#  > 【巍峨峻山】 公告服務區 >  > 公佈欄 >  > 看版管理 >  >  請版眾勿回應違規文章，以免連帶被刪除

## 狼王白牙

公告一、

有關銀星的描圖已經被證實，管理職位撤銷，但仍舊不歡迎對舊帳窮追猛打。請勿多加回應。

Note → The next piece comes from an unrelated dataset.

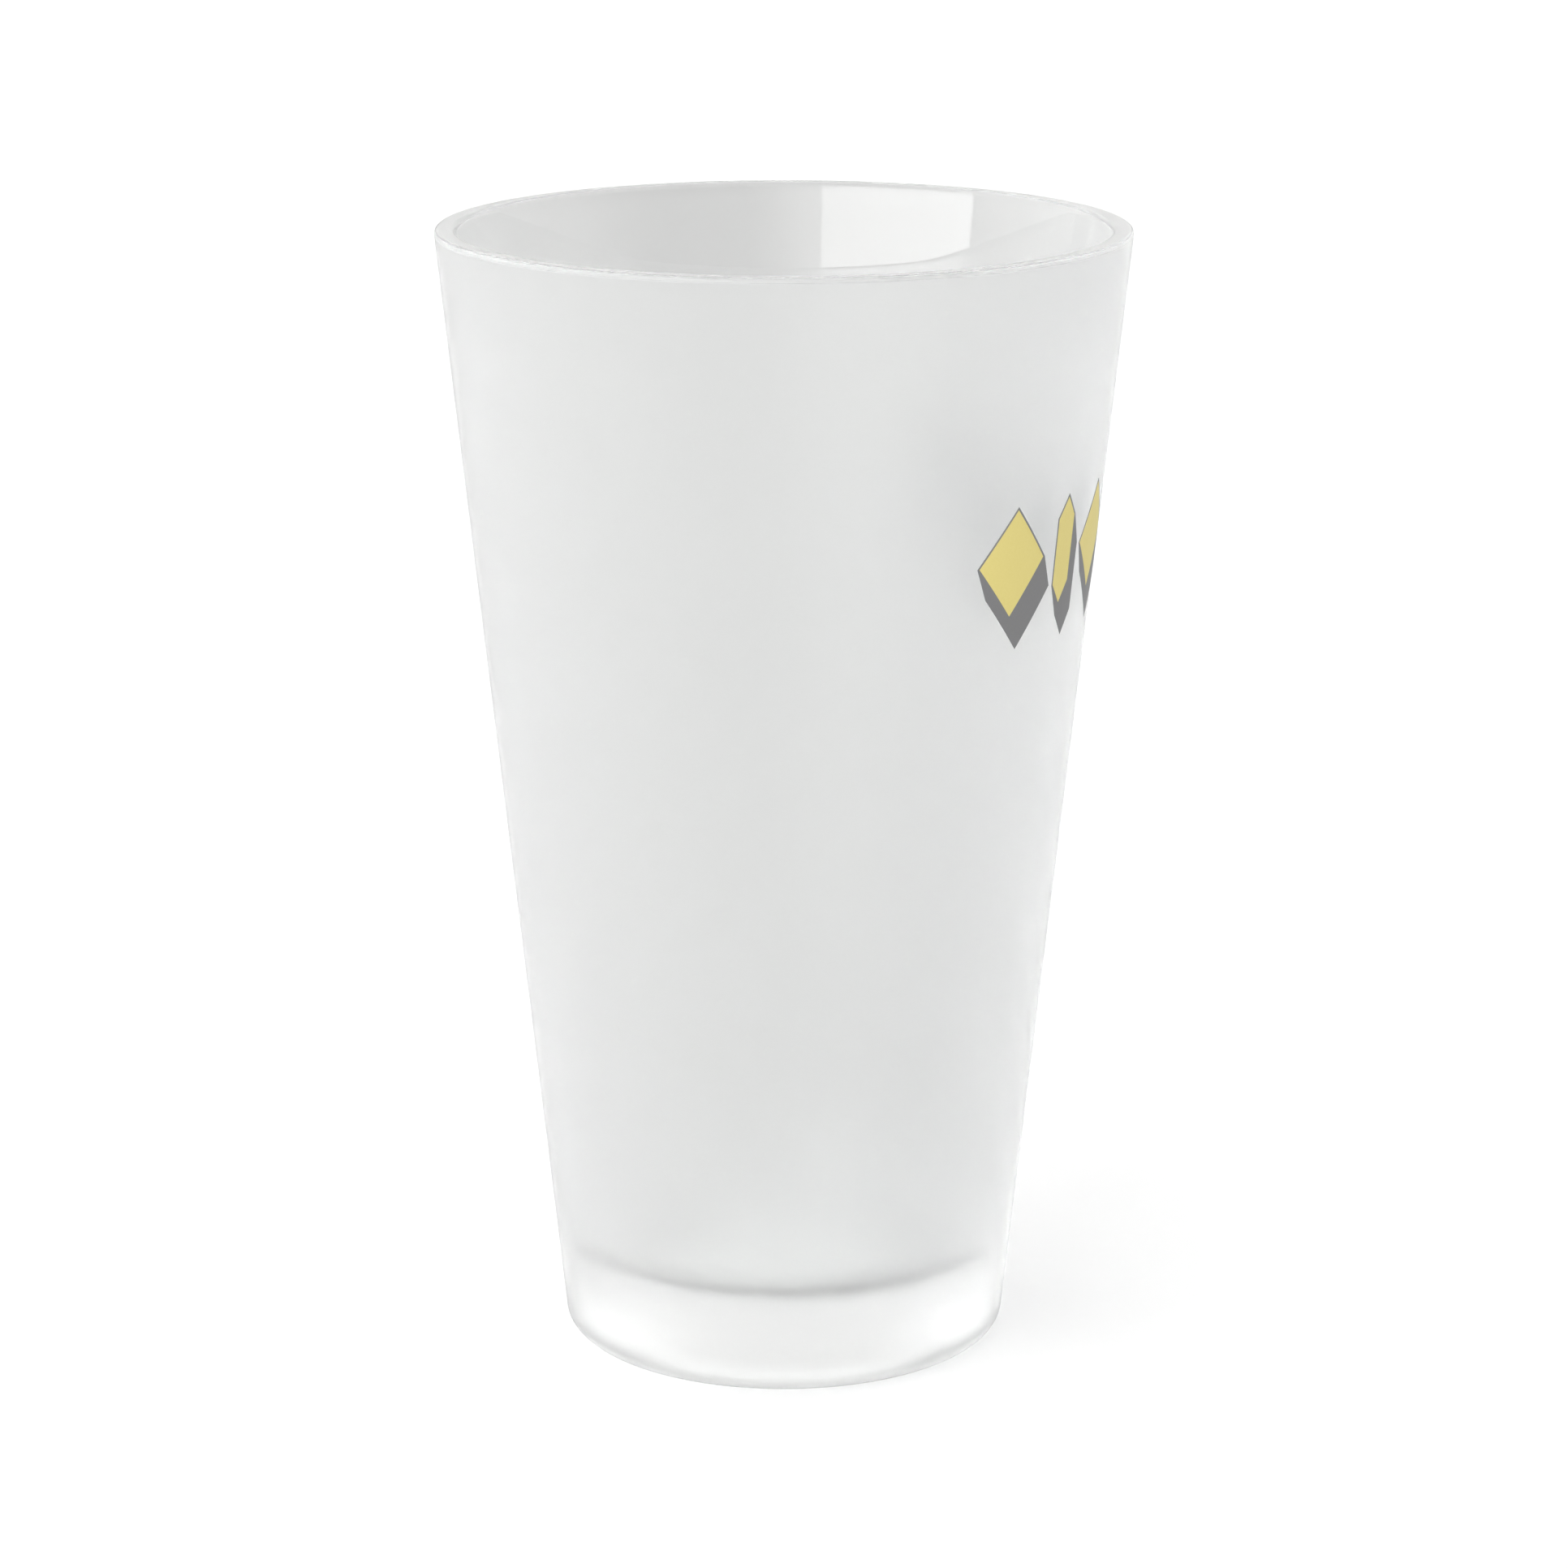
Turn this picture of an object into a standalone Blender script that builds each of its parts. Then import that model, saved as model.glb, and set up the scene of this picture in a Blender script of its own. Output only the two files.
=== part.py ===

有個名詞叫做非法蒐證，即強迫作出對自己不利的證供，或者宣稱人肉搜索後入屋搜證，這些無論是兩岸三地的警察或公安都不被允許。版面秩序比照此要點管理。當時因相關情事被懲罰的會員會在期限到之後帳號會恢復為正常狀態，也請勿對當時的處理過度反應。

公告二、

稱為 中国至上 的會員註冊後隨即發表無法識別為獸同好的大量政治文章，請勿跟著回應，因為管理員看到大量無法判別為同好的文章後馬上就會刪除，回應了之後也會連帶被刪除，等於浪費回應的時間。該會員也被永久封禁。

----------


## 狼狗傑

感謝白牙對最近風波的冷靜處理。
尤其公告二所揭示的內容貫徹了近來已重新聲明的政治發言禁止原則。
本人在此重新宣誓支持遵循狼版目前的管理方向，並對先前自身在政治發言方面的違規行為進行檢討。
爾後本人不會再有類似的發言刺激他人的政治神經，即使動機是諷刺別人違規也一樣(這就跟為了反對廢除死刑而威脅殺人的作為一樣不合理)。
也感謝白牙一直以來對我不少違規行為的隱忍與寬容，我保證我不會再為了自以為是的意氣踩紅線了。

----------